• _Exercise details_
Go through the records and show each line where the word "that" occurs.
(begin)
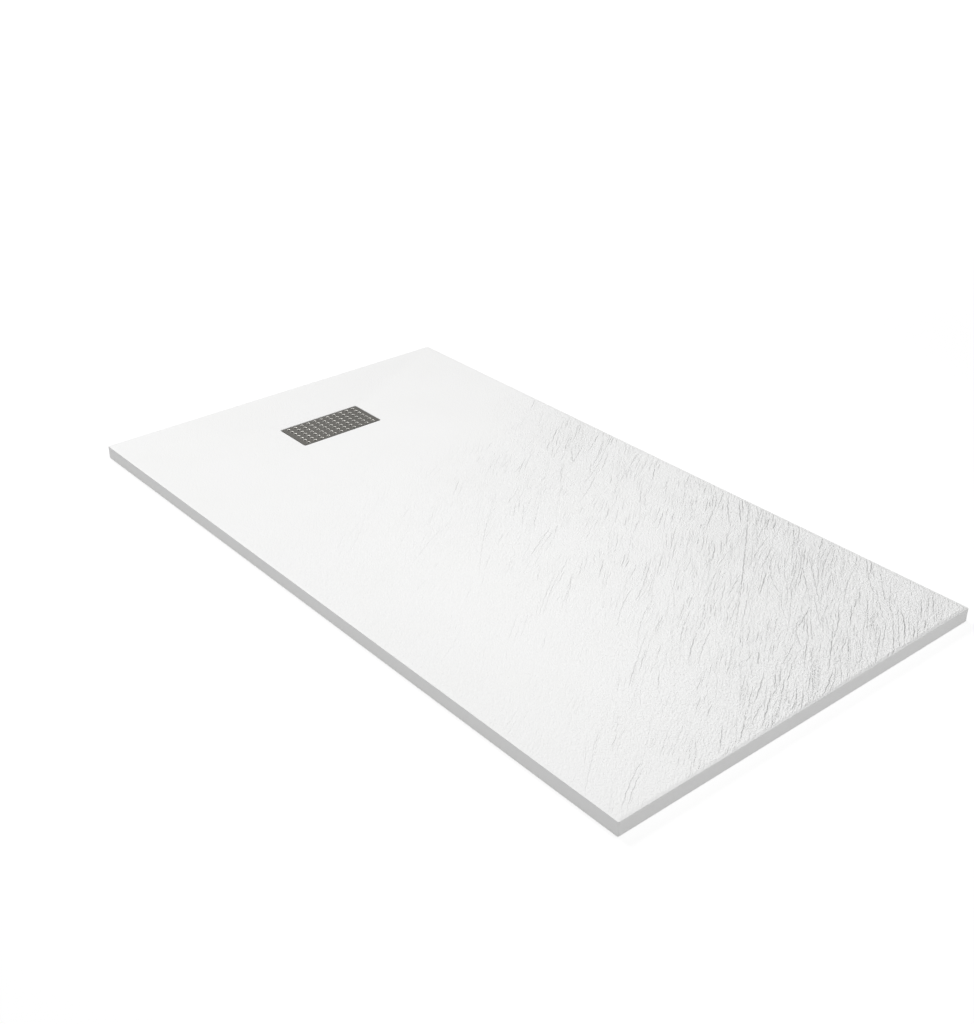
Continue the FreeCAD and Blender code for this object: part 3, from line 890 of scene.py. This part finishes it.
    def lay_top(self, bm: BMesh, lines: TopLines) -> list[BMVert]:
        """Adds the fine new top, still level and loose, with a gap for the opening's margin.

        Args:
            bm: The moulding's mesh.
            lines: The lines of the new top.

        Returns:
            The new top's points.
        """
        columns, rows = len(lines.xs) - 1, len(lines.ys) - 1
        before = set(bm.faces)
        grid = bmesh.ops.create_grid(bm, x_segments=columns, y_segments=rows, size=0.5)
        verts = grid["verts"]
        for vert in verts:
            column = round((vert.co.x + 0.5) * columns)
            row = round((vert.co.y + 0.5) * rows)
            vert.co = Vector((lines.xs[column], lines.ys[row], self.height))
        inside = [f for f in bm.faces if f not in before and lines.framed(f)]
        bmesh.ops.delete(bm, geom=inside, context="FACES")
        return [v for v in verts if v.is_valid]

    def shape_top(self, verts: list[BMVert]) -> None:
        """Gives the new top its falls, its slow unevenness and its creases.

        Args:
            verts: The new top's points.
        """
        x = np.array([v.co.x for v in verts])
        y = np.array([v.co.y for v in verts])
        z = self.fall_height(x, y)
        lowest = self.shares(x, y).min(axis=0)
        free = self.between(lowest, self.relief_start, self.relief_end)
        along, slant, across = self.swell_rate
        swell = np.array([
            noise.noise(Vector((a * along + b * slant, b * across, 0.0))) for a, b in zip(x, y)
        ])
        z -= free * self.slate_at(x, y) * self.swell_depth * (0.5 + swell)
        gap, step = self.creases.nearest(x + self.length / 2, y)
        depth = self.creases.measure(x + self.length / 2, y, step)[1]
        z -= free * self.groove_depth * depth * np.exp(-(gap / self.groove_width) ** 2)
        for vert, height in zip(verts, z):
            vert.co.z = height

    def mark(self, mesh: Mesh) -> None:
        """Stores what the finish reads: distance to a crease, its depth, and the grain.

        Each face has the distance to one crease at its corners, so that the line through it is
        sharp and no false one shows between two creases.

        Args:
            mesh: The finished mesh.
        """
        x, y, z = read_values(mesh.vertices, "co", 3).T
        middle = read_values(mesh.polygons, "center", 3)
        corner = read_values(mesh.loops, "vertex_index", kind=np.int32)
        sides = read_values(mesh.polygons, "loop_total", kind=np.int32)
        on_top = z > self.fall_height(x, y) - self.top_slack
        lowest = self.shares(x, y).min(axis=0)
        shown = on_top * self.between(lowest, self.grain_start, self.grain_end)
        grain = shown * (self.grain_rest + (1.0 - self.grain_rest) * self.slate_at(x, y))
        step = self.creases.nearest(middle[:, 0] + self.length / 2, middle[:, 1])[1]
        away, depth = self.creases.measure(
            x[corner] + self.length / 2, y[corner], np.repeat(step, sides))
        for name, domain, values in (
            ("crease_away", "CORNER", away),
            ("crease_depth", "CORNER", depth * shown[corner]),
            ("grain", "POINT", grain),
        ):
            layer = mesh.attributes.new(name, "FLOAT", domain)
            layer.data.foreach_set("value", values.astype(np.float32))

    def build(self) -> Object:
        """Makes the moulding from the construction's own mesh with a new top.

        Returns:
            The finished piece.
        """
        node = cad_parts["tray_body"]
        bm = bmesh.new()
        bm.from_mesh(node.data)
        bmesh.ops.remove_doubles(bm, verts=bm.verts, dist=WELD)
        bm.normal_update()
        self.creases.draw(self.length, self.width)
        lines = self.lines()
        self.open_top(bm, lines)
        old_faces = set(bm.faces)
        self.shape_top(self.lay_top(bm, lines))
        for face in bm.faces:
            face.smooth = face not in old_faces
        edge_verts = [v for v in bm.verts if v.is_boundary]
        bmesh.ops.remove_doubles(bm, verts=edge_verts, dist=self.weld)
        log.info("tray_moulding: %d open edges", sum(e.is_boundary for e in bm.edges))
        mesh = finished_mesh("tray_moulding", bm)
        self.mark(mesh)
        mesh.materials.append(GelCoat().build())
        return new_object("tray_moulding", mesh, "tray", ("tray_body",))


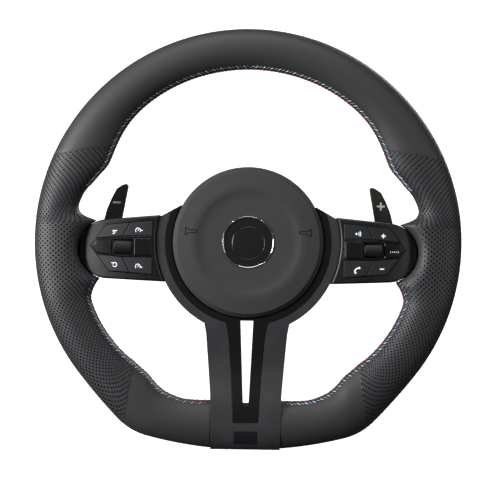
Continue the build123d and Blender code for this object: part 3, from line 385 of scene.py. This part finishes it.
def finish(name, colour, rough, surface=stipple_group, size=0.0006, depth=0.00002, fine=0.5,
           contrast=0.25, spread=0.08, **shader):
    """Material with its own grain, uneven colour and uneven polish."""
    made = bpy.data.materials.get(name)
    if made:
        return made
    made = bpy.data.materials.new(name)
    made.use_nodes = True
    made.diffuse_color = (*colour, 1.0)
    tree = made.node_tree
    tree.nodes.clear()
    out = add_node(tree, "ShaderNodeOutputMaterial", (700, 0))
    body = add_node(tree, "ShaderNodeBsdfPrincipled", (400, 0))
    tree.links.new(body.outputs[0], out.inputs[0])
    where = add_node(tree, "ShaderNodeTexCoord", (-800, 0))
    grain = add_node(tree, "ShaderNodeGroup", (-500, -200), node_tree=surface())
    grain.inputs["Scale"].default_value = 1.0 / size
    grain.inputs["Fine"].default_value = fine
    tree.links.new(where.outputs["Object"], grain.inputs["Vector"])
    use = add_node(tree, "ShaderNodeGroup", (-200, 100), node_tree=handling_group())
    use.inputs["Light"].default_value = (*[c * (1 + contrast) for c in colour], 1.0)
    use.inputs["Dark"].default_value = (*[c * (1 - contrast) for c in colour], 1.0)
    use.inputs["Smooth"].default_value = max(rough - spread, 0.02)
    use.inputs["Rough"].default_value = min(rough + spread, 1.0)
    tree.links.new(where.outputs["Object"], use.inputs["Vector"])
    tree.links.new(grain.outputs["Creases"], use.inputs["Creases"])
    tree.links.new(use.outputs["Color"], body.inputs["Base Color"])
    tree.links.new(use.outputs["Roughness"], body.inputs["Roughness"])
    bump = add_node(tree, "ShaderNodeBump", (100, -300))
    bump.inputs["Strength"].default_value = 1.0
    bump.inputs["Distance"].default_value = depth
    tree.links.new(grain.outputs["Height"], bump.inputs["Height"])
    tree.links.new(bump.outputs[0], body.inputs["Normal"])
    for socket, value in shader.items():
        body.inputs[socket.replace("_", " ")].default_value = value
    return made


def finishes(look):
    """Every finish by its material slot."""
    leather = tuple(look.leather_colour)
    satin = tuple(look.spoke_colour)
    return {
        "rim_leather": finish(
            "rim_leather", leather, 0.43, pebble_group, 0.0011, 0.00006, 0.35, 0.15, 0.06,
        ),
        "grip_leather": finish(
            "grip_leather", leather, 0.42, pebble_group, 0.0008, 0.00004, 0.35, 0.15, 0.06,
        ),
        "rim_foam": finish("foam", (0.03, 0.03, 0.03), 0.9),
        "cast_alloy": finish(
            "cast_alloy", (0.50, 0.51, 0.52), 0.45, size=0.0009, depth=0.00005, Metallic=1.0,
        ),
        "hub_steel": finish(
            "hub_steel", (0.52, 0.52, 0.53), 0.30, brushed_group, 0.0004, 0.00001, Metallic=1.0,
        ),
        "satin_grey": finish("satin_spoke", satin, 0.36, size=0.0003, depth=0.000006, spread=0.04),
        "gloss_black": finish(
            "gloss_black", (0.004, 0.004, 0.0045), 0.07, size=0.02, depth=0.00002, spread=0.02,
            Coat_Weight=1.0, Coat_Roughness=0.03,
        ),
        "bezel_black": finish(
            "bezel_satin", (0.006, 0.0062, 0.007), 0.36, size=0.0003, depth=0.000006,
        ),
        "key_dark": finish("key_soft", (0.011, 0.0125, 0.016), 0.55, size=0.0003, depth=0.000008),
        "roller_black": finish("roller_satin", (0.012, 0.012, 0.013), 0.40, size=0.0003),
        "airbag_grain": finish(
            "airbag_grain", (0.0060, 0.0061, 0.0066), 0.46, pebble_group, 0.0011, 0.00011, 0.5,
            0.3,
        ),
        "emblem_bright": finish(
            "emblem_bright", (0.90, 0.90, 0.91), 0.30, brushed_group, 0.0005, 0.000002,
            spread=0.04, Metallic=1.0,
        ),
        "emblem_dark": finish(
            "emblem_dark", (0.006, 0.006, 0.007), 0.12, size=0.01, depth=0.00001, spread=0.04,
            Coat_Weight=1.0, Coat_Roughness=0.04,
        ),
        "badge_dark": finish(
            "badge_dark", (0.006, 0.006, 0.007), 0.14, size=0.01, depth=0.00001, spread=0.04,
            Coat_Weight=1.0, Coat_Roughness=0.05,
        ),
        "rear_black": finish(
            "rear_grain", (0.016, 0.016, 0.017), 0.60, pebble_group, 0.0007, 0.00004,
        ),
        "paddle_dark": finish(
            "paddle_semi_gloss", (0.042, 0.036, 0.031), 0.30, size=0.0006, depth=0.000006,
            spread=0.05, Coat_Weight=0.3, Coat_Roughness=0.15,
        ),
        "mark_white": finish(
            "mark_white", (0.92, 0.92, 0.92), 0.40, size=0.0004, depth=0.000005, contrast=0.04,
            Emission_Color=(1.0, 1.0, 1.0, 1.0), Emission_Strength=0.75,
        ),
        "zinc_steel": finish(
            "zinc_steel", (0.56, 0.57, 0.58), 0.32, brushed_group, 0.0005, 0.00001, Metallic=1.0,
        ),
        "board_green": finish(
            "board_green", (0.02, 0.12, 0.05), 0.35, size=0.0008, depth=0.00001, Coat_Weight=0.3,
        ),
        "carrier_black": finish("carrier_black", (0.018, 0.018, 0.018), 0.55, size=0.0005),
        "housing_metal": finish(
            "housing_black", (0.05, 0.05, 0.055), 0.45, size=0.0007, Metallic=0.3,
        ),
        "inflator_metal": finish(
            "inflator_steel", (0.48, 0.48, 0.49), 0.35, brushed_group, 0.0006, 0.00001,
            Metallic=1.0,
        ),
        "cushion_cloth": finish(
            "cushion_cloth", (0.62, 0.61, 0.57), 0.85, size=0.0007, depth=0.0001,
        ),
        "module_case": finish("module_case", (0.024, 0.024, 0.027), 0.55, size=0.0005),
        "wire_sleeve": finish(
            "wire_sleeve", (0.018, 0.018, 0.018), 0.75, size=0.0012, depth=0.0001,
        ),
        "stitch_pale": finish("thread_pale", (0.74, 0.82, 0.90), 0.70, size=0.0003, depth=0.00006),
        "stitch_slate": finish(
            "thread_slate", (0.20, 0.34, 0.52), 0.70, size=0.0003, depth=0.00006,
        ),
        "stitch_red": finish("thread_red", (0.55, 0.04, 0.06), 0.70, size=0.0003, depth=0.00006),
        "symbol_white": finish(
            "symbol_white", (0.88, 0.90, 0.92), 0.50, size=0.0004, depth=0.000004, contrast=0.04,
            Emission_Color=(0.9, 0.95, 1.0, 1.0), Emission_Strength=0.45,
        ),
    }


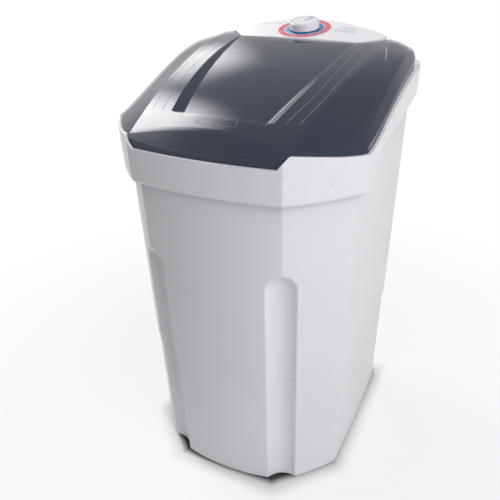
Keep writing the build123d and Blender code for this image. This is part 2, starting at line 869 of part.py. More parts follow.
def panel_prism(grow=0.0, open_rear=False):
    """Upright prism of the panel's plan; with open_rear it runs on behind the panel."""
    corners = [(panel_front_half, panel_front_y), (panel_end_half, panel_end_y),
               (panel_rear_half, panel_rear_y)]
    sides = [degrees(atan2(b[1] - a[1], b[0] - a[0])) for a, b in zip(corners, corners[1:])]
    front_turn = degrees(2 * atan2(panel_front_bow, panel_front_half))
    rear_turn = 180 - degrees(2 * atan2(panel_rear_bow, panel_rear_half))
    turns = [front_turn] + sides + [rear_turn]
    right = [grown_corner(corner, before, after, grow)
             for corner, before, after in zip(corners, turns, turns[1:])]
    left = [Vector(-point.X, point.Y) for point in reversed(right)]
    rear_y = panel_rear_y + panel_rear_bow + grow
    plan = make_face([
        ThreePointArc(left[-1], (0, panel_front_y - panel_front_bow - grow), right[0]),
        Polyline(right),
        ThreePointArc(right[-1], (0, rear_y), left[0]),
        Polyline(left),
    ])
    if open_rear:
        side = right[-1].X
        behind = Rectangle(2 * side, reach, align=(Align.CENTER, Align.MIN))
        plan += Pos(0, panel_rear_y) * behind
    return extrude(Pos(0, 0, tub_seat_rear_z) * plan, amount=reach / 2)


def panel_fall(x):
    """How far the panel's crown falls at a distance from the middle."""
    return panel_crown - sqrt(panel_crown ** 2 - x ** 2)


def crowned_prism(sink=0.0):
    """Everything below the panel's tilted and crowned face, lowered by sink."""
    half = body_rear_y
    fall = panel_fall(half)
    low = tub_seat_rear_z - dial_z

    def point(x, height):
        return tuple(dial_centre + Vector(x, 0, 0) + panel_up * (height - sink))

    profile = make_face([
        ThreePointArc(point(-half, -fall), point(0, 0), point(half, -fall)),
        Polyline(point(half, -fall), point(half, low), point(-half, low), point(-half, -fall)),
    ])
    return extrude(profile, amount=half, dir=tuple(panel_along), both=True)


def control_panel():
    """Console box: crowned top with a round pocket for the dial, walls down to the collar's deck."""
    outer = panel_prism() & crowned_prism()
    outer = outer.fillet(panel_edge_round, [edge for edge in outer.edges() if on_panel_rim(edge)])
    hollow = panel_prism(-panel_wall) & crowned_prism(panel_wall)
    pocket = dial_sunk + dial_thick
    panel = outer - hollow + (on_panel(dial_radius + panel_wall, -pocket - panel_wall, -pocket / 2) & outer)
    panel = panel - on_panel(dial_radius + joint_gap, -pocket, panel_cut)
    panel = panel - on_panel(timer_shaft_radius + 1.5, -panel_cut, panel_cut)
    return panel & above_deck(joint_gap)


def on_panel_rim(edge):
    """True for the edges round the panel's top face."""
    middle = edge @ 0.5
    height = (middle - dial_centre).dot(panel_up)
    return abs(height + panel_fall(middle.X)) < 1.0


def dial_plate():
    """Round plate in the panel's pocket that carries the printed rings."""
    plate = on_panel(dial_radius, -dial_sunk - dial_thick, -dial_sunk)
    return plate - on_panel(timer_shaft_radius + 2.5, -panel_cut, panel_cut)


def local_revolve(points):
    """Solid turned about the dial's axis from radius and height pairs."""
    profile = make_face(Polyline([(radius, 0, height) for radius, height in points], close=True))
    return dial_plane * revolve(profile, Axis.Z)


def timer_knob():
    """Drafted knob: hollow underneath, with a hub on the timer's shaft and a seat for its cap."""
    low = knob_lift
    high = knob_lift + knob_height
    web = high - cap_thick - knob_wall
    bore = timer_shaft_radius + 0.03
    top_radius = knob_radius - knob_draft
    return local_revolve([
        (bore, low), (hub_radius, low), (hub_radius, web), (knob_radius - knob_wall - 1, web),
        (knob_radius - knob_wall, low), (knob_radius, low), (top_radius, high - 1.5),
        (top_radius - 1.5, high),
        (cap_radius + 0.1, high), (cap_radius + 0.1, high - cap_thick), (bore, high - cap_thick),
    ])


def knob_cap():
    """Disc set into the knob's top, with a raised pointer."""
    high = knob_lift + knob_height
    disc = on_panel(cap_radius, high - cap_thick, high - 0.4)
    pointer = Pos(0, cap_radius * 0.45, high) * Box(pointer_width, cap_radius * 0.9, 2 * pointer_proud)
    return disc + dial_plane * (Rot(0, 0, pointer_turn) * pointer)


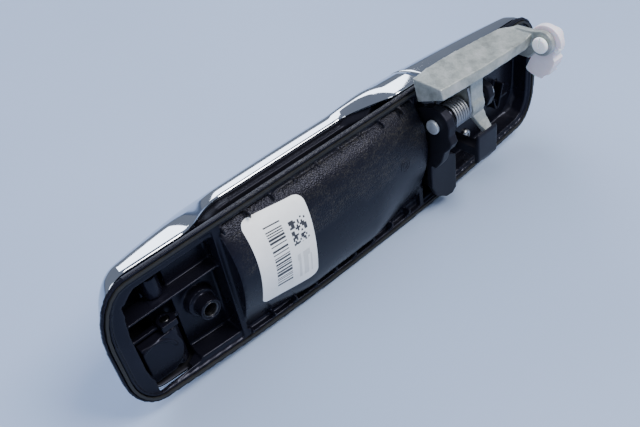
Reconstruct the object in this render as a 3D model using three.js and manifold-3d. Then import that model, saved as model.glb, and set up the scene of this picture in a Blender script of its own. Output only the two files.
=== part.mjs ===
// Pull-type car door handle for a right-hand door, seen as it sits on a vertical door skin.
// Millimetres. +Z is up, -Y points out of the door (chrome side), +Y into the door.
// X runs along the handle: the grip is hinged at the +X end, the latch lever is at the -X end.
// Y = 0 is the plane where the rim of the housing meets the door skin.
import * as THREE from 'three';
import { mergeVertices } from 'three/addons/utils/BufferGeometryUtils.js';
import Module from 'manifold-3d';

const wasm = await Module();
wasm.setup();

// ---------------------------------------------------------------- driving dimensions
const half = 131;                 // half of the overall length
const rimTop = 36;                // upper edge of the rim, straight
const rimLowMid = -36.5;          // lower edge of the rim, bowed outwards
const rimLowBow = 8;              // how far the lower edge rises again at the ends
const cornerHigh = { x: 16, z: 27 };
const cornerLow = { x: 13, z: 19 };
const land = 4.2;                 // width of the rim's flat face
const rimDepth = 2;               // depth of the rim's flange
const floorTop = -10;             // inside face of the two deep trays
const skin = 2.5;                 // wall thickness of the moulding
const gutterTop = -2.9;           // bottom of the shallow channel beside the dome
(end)
• _Finished answer_
        Each face has the distance to one crease at its corners, so that the line through it is
    """Round plate in the panel's pocket that carries the printed rings."""
Reconstruct the object in this render as a 3D model using three.js and manifold-3d. Then import that model, saved as model.glb, and set up the scene of this picture in a Blender script of its own. Output only the two files.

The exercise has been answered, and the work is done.